If you’ve been paying attention to the news in recent years, you may have noticed that America has a lot of shootings. Police shootings are also quite high, when compared to other developed countries of the world. The Washington Post has been keeping track of these police shootings for some time, and the results are staggering. There were almost 1,000 in 2017 alone.
At the Law Offices of Todd K. Mohink, P.A., we represent those who are accused of crimes. Many times, clients come to us, victims themselves, after police have used improper investigation techniques, violated their fundamental Constitutional rights, or used excessive force in making the arrest. Nationwide, police shootings are often excused because suspects are unable to comply with complicated and even contradictory instructions that some people are now morbidly terming “Simon Says.” In many situations, officers are heard screaming conflicting commands to unarmed victims who are already lying on the ground. One mistake, and the victim is killed or seriously injured.

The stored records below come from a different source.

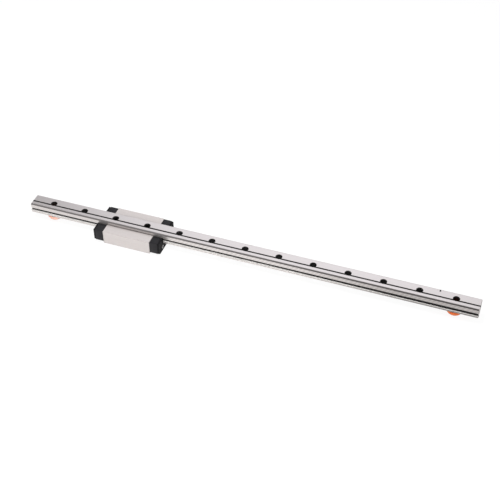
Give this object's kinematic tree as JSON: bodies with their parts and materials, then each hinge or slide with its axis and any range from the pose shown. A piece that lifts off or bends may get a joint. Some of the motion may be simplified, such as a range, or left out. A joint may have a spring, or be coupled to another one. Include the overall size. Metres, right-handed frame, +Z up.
{
  "type": "miniature profile linear guide",
  "caption": "Slim ground steel rail with a row of counterbored mounting holes and a recirculating ball carriage that slides along it between two stopper plugs.",
  "frame": {"origin": "on the floor, under the middle of the rail and of its middle mounting hole", "axes": "+X along the rail, towards its right end with the carriage at the left; +Y across the rail, away from the viewer; +Z up, out of the rail's mounting face"},
  "size_m": [0.2, 0.017, 0.008],
  "materials": {
    "rail_steel": "fine ground, satin",
    "block_steel": "ground, satin",
    "cap_plastic": "moulded, semi-matte",
    "seal_rubber": "matte",
    "ball_steel": "polished",
    "screw_steel": "satin",
    "plug_plastic": "soft moulded plastic"
  },
  "bodies": {
    "rail": {"rail": "rail_steel", "stopper_plug_right": "plug_plastic", "stopper_plug_left": "plug_plastic"},
    "carriage": {"runner_block": "block_steel", "end_cap_right": "cap_plastic", "end_cap_left": "cap_plastic", "end_seal_right": "seal_rubber", "end_seal_left": "seal_rubber", "load_balls_front": "ball_steel", "load_balls_rear": "ball_steel", "cap_screw_right_front": "screw_steel", "cap_screw_right_rear": "screw_steel", "cap_screw_left_front": "screw_steel", "cap_screw_left_rear": "screw_steel"}
  },
  "joints": [
    {"name": "carriage_slide", "type": "slide", "parent": "rail", "child": "carriage", "axis": [1, 0, 0], "range_m": [-0.0192, 0.1225]}
  ]
}
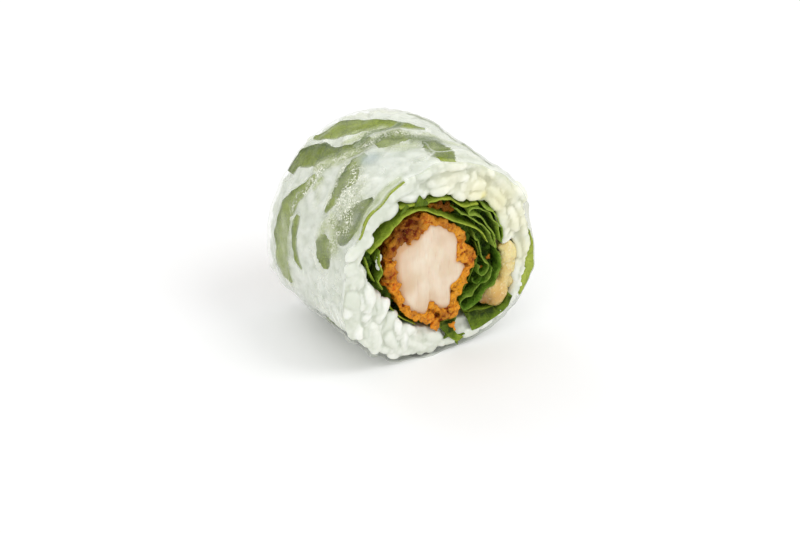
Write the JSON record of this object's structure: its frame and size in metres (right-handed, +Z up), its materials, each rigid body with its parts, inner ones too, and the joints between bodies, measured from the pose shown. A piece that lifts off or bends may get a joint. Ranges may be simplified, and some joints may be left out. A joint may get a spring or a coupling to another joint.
{
  "type": "chicken fresh spring roll piece",
  "caption": "Cut piece of fresh spring roll lying on its side: see-through rice paper and herb leaves round rice, folded lettuce, dressing and breaded chicken.",
  "frame": {"origin": "on the face the roll rests on, under the middle of its box", "axes": "+Z up, Y along the roll with the shown cut at -Y, X across the cut"},
  "size_m": [0.0498, 0.0368, 0.0474],
  "materials": {
    "rice_paper": "moist, see-through",
    "rice": "moist, slightly translucent",
    "chicken": "dry crumb crust round pale meat",
    "dressing": "glossy",
    "herb_leaf": "satin leaf",
    "lettuce": "satin leaf"
  },
  "bodies": {
    "root": {"rice_paper": "rice_paper", "rice": "rice", "breaded_chicken": "chicken", "dressing": "dressing", "leaf_wrap": "herb_leaf", "leaf_top": "herb_leaf", "leaf_left": "herb_leaf", "leaf_blade": "herb_leaf", "leaf_shade": "herb_leaf", "leaf_under": "herb_leaf", "leaf_wedge": "herb_leaf", "leaf_tip": "herb_leaf", "leaf_inside": "herb_leaf", "lettuce_folds": "lettuce", "lettuce_curl": "lettuce", "lettuce_low": "lettuce", "lettuce_mid": "lettuce", "leaf_outer_01": "herb_leaf", "leaf_outer_02": "herb_leaf", "leaf_outer_03": "herb_leaf", "leaf_outer_04": "herb_leaf", "leaf_outer_05": "herb_leaf", "leaf_outer_06": "herb_leaf", "leaf_outer_07": "herb_leaf", "leaf_outer_08": "herb_leaf", "leaf_outer_09": "herb_leaf", "leaf_outer_10": "herb_leaf", "leaf_outer_11": "herb_leaf", "leaf_outer_12": "herb_leaf", "leaf_outer_13": "herb_leaf", "leaf_outer_14": "herb_leaf", "leaf_outer_15": "herb_leaf"}
  },
  "joints": []
}
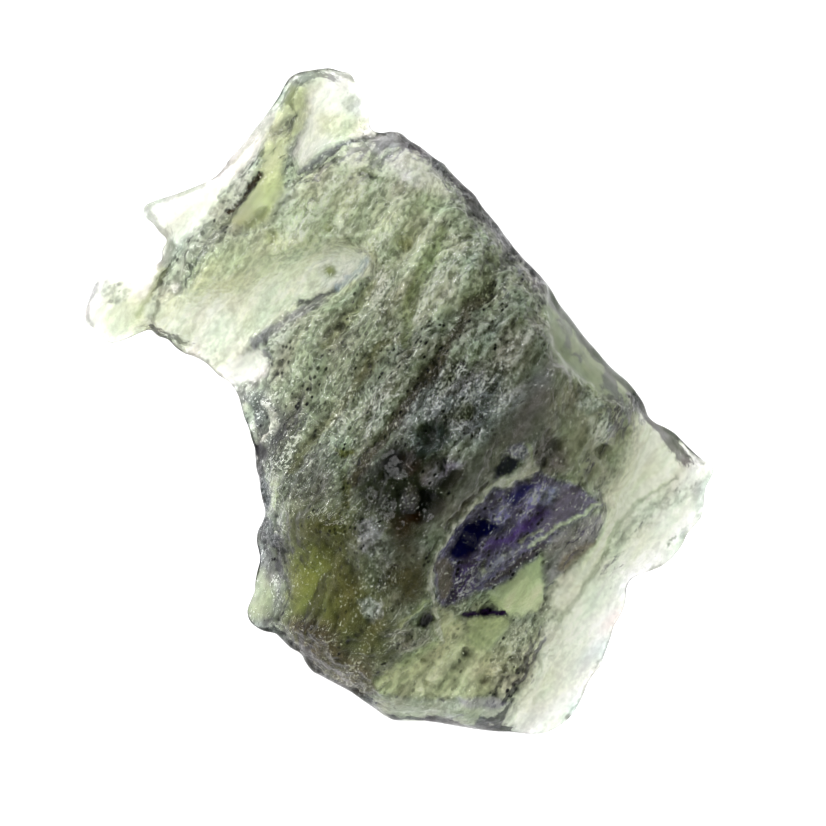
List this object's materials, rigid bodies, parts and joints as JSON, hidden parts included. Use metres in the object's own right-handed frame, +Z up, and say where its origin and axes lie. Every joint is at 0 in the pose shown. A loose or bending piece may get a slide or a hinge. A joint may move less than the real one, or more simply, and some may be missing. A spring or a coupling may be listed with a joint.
{
  "type": "raw moldavite",
  "caption": "Raw green natural glass stone, thick and etched with flow grooves in the middle, thinning to clear flakes at two ends, resting on its flatter side.",
  "frame": {"origin": "on the surface that the stone rests on, under the middle of its outline seen from above", "axes": "+Z up through the stone's thickness, +Y from its broad foot towards its pale tip, +X towards its pale wedge, as in the picture seen from above"},
  "size_m": [0.025, 0.0266, 0.0072],
  "materials": {
    "green_glass": "bottle-green natural glass, finely pitted and satin where etched, bright and smooth on the broken scars"
  },
  "bodies": {
    "root": {"moldavite": "green_glass"}
  },
  "joints": []
}
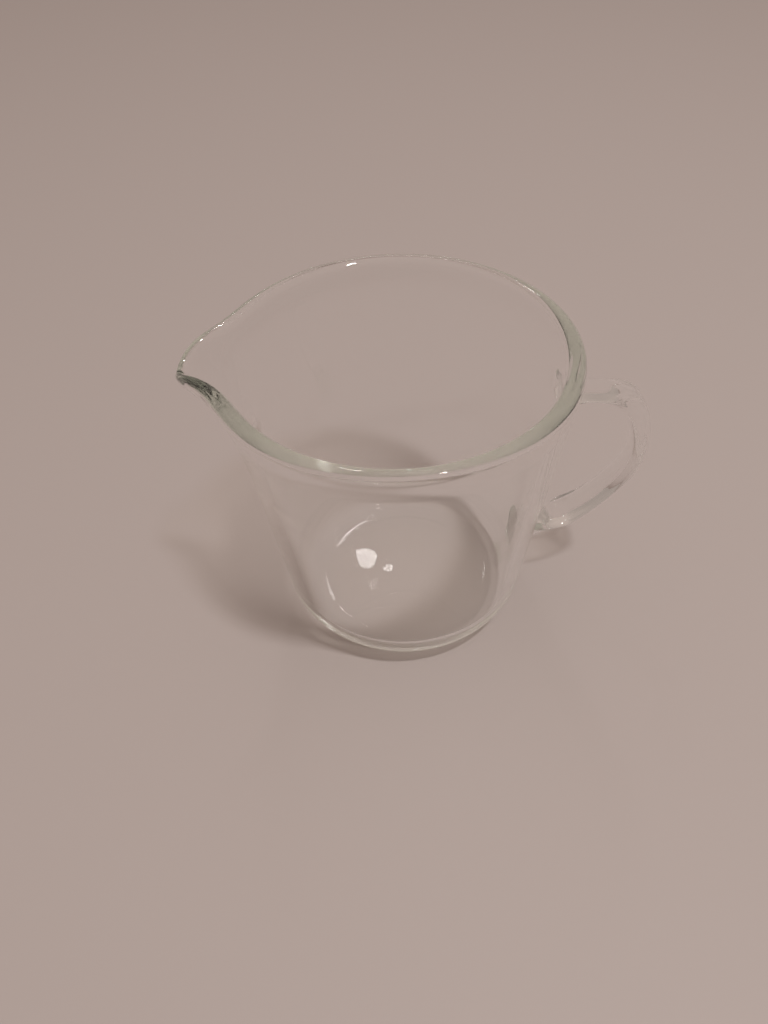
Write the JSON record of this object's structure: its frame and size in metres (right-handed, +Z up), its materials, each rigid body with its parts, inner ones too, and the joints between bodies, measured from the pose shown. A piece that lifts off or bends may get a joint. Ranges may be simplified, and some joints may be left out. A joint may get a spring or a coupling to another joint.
{
  "type": "glass pouring jug",
  "caption": "Clear glass jug with a tapered bucket-shaped vessel, thick rounded rim, pulled pouring spout and a C-shaped strap handle fused to its side.",
  "frame": {"origin": "on the vessel's axis at the plane of the foot ring, where the jug rests", "axes": "+Z up along the vessel's axis, +X to the handle, -X to the spout; XZ is the plane of symmetry"},
  "size_m": [0.1782, 0.133, 0.126],
  "materials": {
    "vessel_glass": "clear soda-lime glass with a faint green tint",
    "handle_glass": "clear glass, fire polished"
  },
  "bodies": {
    "root": {"vessel": "vessel_glass", "handle": "handle_glass"}
  },
  "joints": []
}
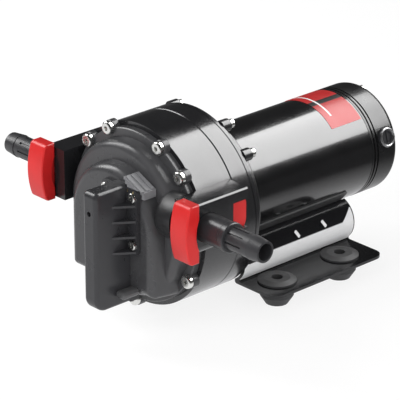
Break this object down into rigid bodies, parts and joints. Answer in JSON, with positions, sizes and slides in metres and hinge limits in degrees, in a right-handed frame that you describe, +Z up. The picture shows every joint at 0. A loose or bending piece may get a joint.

But what does the law say about a police officer’s duty to arrest a suspect and how an arrest should be made?
Under the Fourth Amendment to the U.S. Constitution, you have the right to be “free from unreasonable search and seizure.” This means the government (e.g. Police Officers) are not to search you or take things from you unless it is reasonable. The Supreme Court has defined reasonable as any of the following:
Like most things in criminal law, the U.S. Constitution controls the intersection between your rights and the government. The Eighth Amendment packs a lot of law into a single one-sentence statement. It prohibits “cruel and unusual punishments” for crimes. Likewise, the Fourteenth Amendment makes it unlawful to deprive someone of “life, liberty, or property, without due process of law.”
Due process just means that when you are suspected of crime, you have a right to be brought before a jury and tried. You have a right to have an attorney, a judge, a fair and neutral jury of your peers, and all the other procedural trappings of a democracy. If convicted, the punishment should meet the crime.
When a police officer, who is a representative of the government, takes away your life, freedom, or your property without you having the opportunity to be represented by a lawyer, without you being able to plead your case to a jury, that police officer is acting as the entire justice system and is depriving you of your rights. Further, if your crime was shoplifting, public intoxication, or even assault, death would almost certainly be considered an unjust punishment in violation of the Eighth Amendment.
There is some good news for those who’ve been assaulted or abused by the police. If your arrest was unlawful or the police failed to have reasonable suspicion to believe that you were committing a crime, this can be used as grounds for excluding evidence. There are many creative ways to fight a criminal charge, especially when police exercise poor judgment in the arrest process. Call today to speak with an attorney who will listen to your side of the story and help you fight for your rights.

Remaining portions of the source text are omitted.